About 20,000 Muslims are trapped in isolated
communities across the nation, despite a mass exodus earlier this year,
according to a U.N. report in August. Among them is Saidou Bouba, who waits
outside the mayor's office in the town of Boda.
Bouba had spent his entire life in this diamond town
south of the capital. But when the Christian militia fighters burned his house
down in early February, the 46-year-old herder knew it was time to leave.

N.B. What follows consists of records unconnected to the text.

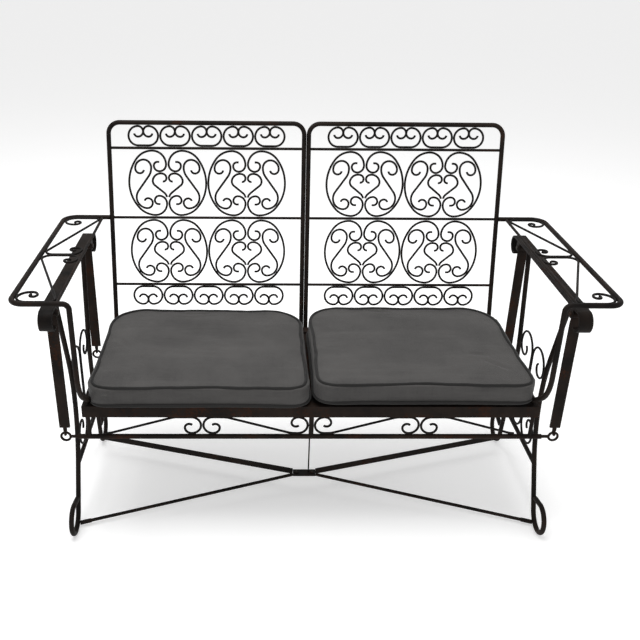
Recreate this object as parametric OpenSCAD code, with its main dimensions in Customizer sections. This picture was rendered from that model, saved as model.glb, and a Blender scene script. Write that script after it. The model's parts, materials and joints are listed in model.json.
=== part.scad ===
// Two-seat wrought-iron porch glider.
// The seat, back and arms hang from a fixed stand on four flat hangers and swing fore and aft.
// X runs to the sitter's left, Y to the back, Z up. The floor is at Z = 0.
// In the names, left and right are as seen from the front.

/* [Seat and back] */
// Half the width between the outer back posts, to their centres
back_half_w = 550; // [530:1:570]
// Height of the middle back rail, which the arms share
arm_h = 698; // [690:1:710]
// Height of the seat frame's top
seat_h = 387; // [380:1:392]
// Lean of the back from upright, in degrees
recline = 11.5; // [9:0.5:13]
// Distance between the back rails, along the back
rail_gap = 194; // [188:1:198]
// Distance from the upper rail to the top tube, along the back
crest_gap = 69; // [66:1:72]

/* [Arms] */
// Distance from the centre to the arm's outer rail
arm_out_x = 682; // [678:1:686]
// Distance from the centre to the arm's inner rail
arm_in_x = 577; // [575:1:579]

/* [Stand] */
// Distance from the centre to each end frame
stand_x = 613; // [609:1:616]
// Height of the flat top bars' upper face
top_bar_h = 663; // [655:1:670]
// Height of the hanger pins
pin_h = 640; // [636:1:644]
// Width of the flat top bars
top_bar_w = 32; // [30:1:34]

/* [Glide] */
// Front-to-back place of the front hangers and the front lower bar
front_y = -239; // [-244:1:-234]
// Front-to-back place of the rear hangers and the rear lower bar
rear_y = 189; // [186:1:194]
// Height of the lower bars and their end rings
ring_h = 296; // [290:1:300]
// Width of the hangers
hanger_w = 26; // [24:1:28]

/* [Stock] */
// Diameter of the tube in the back frames and the arms
tube_d = 12.7; // [12:0.1:13]
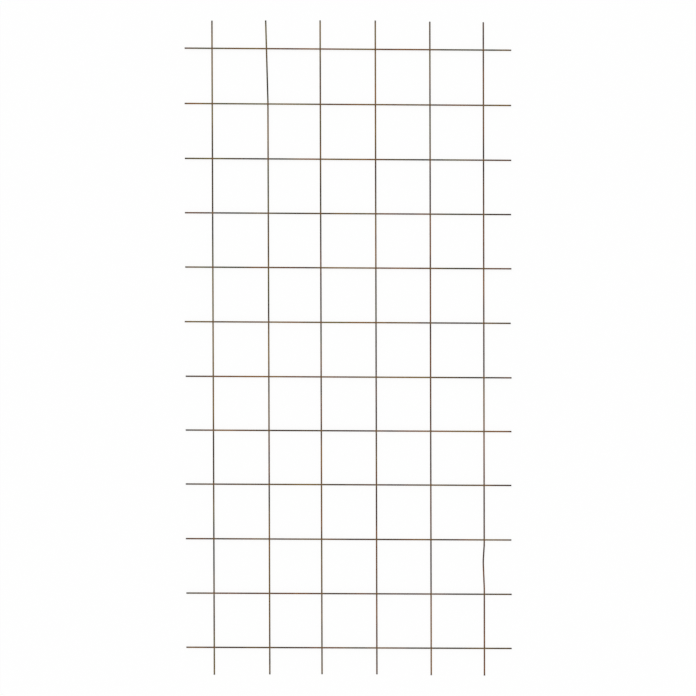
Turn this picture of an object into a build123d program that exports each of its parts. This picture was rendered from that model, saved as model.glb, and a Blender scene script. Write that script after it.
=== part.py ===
from build123d import *

import os
from math import radians, tan

# A flat sheet of welded steel wire mesh, hung on a wall as a trellis for climbing plants.
# Six uprights run the height of the sheet, along Y. Twelve cross wires lie on top of
# them, along X, and each crossing is resistance welded, so the sheet is one piece.
# It lies on its back. Sizes are in millimetres and angles in degrees.

# Stock and layout
wire_diameter = 4.0
side_count = 12  # the round wire is drawn with this many flat sides
upright_count = 6
cross_count = 12
column_pitch = 149.4  # from one upright to the next
row_pitch = 150.0  # from one cross wire to the next
side_overhang = 76.5  # cross wire left free beyond the outer uprights
end_overhang = 78.0  # upright left free beyond the outer cross wires
weld_bite = 0.8  # how far the welder pressed the two wires into each other

# Racking: the sheet is half a degree out of square
upright_lean = 0.16  # the tops of the uprights lean to the left
cross_fall = 0.30  # the cross wires fall to the right

# How far each wire was laid from its even place: to the right for the uprights, from
# the left, and up for the cross wires, from the top
upright_shifts = [0.0, 4.0, -1.0, 1.5, 2.5, 0.5]
cross_shifts = [-0.5, -2.5, -3.5, -3.0, -2.5, -3.0, -3.5, -2.0, -1.0, -2.0, -2.5, -2.5]

# How far each wire had slid along itself when it was welded, so that the ends are
# uneven: up for the uprights, and to the right for the cross wires
upright_slips = [-1.5, 0.0, 1.0, 1.5, -0.5, -1.0]
cross_slips = [1.0, 0.5, 0.5, 0.0, 0.5, -1.5, 0.5, 0.0, -0.5, -1.0, 0.0, -0.5]

# The second upright is knocked to the left just above its second weld
kinked_upright = 1
kink_row = 1
kink_gap = 6.0  # from the weld up to the kink
kink_angle = 1.4
kink_radius = 150.0

# The last upright bows to the left between its tenth and eleventh welds
bowed_upright = 5
bow_row = 9
bow_depth = 3.0
bow_peak = 60.0  # from the upper weld down to the deepest point
bow_margin = 15.0  # straight wire next to the weld at each end of the bow
bow_radius = 250.0

wire_radius = wire_diameter / 2
upright_level = wire_radius
cross_level = upright_level + wire_diameter - weld_bite
half_width = (upright_count - 1) / 2 * column_pitch + side_overhang
half_height = (cross_count - 1) / 2 * row_pitch + end_overhang


def shift(shifts, index):
    """Return how far one wire was moved, from a list. Wires not listed weren't moved."""
    return shifts[index] if index < len(shifts) else 0.0


def column(index):
    """Return how far an upright lies to the right of the middle, counted from the left."""
    even = (index - (upright_count - 1) / 2) * column_pitch
    return even + shift(upright_shifts, index)


def row(index):
    """Return how far a cross wire lies above the middle, counted from the top."""
    even = ((cross_count - 1) / 2 - index) * row_pitch
    return even + shift(cross_shifts, index)


def racked(across, up, level):
    """Return where a point of the square sheet lies on the racked one."""
    x = across - tan(radians(upright_lean)) * up
    y = up - tan(radians(cross_fall)) * across
    return Vector(x, y, level)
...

So he and his family joined a group of 34 Muslim
refugees heading for Cameroon. They took with them all their savings — some 300
cattle — to start a new life.
About 37 miles outside town, they stopped to rest
beneath a tree. There, a group of heavily armed men on foot, wearing
traditional Muslim clothing, opened fire on the crowd.
But they were not Muslims. They were Christian
fighters wearing the clothes of their last victims. "Lie down, dogs!"
the men shouted.
The last thing Bouba remembers is being knocked
unconscious with a machete blow to the head.
When he awoke, he was surrounded by the bodies of
his two wives and five children. Mama and Abdoulaye, both just 3 years old, Nafissa
and Rassida, 6, and Mariam, 8, were all dead, their tiny heads bashed in with
machetes.
Only Bouba and one other man survived. They sat
among the 32 bodies for an entire day in shock before making their way back to
town.
There are grieving fathers everywhere in this tiny
enclave: Abakar Hissein has lost two sons, both shot to death, Ahmat earlier
this year in Bangui and Ali on Aug. 20 in Boda. Hissein carried Ali's body back
in his own arms. His wife has been missing for five months — he thinks she has
made it to neighboring Chad — and does not know yet another son is dead.
Even in death, there is no peace for the victims.
Earlier this summer, a Muslim man was buried at a
cemetery in Boda, just a mile away from the zone where Muslims are barricaded.
Later that evening, after the sun set, his body was
dug up from the ground and set on fire.